• Subject: Re: Eval Exception Error Trapping
  • From: boldt@xxxxxxxxxx
  • Date: Fri, 23 Jul 1999 09:03:53 -0400

Joe wrote:
>I recently got an error on the EVAL statement "The target for a numeric
>operation is too small to hold the result (C G D F)."
>I know what the problem is and have corrected it by increasing the field
>size.  Luckily I was available when the error occurred and was able to
>re-run the procedure.
>My question is:  Is there any way to trap for this error in the RPG program?
>I have read in the manuals that the exception error will occur when the
>result is too big to fit into the variable. But no where did I find anything
>telling me how to test for the error so that I could do some other
>processing and the program will not bomb in production.  In this case, it
>was a percentage of change calculation and I would put something on the
>report to indicate that the calculation could not be made.  The only idea I
>can think of would be to use a very large working variable for all my EVAL
>statements and then test the work field for > the largest value that would
>fit in the field that I really want to use (like on the report).
>There has to be a better way.  Any suggestions would be appreciated.

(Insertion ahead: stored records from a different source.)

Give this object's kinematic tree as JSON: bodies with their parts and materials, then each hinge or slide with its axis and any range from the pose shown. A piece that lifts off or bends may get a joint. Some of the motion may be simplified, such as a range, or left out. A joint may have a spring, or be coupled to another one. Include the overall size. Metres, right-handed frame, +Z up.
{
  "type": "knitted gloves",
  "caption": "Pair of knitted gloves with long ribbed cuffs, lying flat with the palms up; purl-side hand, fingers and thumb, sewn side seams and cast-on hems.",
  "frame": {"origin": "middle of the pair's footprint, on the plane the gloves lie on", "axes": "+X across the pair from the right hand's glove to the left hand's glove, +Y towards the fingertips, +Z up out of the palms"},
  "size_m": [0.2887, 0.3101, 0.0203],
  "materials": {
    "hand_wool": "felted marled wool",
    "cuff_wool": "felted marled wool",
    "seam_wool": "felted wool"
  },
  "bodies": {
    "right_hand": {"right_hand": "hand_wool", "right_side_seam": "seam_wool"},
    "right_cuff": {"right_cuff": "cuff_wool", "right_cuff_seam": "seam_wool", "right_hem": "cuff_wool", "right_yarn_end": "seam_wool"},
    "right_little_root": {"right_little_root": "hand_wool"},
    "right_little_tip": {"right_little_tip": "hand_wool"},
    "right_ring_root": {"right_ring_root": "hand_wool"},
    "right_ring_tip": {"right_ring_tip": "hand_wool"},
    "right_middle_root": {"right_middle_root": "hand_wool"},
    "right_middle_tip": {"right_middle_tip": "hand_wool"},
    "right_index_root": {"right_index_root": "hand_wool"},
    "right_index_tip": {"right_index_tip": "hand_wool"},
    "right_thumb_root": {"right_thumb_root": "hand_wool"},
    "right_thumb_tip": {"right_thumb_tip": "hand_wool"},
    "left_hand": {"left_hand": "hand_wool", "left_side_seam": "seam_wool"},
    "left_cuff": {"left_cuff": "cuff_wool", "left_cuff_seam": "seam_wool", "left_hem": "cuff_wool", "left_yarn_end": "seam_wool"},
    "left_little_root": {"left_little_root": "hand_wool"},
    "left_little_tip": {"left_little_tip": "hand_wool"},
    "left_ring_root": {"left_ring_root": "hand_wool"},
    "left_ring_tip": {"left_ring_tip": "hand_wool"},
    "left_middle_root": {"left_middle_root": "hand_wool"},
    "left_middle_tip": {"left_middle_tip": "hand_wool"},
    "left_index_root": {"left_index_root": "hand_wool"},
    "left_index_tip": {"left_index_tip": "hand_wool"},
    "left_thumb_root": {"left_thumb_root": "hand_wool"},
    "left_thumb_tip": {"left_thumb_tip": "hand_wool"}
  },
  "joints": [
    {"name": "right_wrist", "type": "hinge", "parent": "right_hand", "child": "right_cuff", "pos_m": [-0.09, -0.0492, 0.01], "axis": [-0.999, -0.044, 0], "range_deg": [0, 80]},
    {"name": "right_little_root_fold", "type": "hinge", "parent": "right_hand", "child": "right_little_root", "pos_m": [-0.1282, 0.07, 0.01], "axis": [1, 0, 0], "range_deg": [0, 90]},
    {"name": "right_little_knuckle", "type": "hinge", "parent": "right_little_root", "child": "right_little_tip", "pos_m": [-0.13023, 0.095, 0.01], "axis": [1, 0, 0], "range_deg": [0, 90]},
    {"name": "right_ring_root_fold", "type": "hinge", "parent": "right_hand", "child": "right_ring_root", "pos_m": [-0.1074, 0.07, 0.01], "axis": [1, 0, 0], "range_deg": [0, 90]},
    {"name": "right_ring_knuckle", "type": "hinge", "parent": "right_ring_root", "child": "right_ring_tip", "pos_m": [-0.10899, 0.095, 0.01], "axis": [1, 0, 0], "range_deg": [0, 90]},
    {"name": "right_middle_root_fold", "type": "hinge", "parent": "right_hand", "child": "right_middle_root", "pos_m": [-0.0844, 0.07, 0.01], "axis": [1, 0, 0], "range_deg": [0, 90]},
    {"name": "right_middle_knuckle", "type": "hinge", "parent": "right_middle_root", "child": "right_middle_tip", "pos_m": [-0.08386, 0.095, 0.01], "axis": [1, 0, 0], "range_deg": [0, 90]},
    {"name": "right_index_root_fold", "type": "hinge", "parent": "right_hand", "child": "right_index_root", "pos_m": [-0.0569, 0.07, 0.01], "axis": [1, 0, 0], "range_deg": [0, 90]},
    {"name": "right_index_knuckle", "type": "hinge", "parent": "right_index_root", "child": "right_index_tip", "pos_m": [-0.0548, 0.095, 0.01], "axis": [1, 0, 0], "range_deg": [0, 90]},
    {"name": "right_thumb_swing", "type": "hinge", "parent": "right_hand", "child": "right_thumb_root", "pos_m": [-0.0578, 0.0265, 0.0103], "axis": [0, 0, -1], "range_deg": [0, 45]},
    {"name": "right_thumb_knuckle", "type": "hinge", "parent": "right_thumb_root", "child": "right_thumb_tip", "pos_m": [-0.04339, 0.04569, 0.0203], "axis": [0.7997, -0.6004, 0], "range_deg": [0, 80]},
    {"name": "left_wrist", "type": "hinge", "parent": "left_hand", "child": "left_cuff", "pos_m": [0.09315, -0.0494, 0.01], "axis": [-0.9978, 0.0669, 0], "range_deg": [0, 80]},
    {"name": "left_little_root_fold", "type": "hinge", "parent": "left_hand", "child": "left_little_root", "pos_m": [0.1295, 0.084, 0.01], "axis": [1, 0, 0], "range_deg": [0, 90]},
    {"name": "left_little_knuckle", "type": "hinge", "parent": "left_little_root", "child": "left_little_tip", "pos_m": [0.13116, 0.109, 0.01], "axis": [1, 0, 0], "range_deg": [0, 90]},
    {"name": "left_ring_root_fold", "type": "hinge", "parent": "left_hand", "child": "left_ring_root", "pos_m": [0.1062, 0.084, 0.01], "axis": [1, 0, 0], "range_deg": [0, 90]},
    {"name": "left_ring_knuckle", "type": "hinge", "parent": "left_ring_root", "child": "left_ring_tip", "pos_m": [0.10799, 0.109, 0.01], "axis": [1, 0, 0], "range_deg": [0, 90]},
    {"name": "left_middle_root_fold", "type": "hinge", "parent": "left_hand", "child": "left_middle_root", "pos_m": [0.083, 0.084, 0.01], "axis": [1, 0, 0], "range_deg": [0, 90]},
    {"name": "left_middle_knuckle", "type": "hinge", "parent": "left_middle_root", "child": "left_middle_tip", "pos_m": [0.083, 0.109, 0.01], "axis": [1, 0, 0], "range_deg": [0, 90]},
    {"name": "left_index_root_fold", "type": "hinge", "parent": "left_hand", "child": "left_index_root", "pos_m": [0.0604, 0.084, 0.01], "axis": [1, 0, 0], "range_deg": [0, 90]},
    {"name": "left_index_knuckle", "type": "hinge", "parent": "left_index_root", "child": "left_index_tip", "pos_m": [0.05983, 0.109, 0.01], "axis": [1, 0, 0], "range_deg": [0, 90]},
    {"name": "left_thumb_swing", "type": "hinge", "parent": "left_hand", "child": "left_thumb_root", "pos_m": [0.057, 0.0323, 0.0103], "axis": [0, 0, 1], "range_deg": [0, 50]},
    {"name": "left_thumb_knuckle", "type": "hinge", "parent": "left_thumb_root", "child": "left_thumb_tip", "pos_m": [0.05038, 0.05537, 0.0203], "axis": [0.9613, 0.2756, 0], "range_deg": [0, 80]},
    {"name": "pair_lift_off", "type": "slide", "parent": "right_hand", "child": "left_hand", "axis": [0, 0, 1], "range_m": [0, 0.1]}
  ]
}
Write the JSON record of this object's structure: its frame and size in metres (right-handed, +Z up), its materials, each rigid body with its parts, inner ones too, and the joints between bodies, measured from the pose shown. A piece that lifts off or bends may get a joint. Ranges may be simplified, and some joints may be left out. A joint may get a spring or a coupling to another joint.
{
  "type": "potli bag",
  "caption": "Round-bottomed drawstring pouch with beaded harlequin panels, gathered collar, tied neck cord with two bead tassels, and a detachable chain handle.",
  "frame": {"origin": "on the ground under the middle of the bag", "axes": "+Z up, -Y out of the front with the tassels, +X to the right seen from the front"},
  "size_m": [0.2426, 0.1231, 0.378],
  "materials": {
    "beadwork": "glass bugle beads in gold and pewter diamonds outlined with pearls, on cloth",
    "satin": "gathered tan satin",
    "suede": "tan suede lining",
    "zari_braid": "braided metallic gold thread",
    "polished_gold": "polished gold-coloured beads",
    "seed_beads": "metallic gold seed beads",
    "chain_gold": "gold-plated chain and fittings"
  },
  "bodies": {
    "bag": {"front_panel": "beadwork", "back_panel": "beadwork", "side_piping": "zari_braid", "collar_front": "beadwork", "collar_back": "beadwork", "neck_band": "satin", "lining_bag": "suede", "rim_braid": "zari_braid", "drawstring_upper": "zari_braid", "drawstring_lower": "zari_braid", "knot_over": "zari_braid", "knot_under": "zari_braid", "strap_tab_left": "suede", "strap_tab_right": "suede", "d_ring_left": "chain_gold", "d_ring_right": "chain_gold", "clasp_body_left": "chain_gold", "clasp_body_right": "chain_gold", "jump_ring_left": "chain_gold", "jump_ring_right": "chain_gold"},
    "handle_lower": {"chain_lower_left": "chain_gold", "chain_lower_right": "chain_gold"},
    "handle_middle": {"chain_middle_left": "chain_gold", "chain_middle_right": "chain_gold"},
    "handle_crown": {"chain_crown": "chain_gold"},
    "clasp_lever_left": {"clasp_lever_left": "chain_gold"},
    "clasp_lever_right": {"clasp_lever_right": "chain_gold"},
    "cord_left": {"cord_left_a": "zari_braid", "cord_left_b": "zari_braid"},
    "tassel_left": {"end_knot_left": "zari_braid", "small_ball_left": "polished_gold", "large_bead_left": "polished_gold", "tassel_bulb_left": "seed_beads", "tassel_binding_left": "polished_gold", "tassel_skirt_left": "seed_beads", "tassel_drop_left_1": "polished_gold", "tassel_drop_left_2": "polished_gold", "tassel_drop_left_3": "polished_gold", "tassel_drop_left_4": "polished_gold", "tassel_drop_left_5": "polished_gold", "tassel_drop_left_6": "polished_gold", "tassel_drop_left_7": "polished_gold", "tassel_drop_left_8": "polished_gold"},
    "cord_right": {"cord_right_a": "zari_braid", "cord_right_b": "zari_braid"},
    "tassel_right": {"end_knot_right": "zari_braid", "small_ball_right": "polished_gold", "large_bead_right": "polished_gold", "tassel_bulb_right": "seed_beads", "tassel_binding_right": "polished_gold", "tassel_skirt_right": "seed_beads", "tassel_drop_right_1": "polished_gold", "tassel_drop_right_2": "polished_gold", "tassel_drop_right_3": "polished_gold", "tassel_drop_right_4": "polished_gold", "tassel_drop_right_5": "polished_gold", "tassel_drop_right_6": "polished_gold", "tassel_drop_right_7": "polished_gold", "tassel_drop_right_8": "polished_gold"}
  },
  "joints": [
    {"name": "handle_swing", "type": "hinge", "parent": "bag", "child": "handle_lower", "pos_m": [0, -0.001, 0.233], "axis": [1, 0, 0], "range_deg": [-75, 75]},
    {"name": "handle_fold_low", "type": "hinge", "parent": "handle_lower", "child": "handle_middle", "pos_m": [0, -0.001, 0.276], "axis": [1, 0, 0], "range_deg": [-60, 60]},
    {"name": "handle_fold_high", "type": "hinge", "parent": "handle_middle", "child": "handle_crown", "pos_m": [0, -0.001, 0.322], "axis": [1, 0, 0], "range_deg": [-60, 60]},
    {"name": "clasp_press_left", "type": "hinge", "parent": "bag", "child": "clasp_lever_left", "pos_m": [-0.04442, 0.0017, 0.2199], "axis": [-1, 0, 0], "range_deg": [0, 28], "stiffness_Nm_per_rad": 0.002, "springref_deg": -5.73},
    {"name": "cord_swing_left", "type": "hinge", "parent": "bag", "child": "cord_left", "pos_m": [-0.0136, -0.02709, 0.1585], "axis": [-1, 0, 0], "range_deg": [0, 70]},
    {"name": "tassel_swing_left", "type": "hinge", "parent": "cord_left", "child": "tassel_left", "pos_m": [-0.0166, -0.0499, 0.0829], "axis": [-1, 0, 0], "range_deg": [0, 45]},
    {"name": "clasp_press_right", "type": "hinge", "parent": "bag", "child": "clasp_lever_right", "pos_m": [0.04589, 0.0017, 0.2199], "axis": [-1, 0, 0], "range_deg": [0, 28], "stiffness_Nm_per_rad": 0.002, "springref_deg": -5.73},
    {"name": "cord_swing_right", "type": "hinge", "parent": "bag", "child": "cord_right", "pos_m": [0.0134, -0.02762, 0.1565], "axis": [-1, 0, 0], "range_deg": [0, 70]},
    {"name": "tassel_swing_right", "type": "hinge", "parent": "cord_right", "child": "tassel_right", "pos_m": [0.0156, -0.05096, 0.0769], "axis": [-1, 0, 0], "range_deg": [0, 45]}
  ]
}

As someone already mentioned, you can use the *PSSR.  But that
solution, frankly, (hmmm, what's the right word?) sucks.  You
need to code TAGs and GOTOs, and if you want to handle exceptions
in several places, things start to look ugly fast.  Unfortunately,
at the moment, that's the best solution available.

You can code things a little more cleanly if you code your
arithmetic operation as the only operation in a procedure and code
a *PSSR to handle the exception in that procedure.  In that case,
use a RETURN statement in the *PSSR to exit the procedure.  You
could design the procedure to return *ON if the operation was
successful and *OFF if the operation failed.  This avoids having
to code messy GOTO/TAG statements, but it's still clumsy.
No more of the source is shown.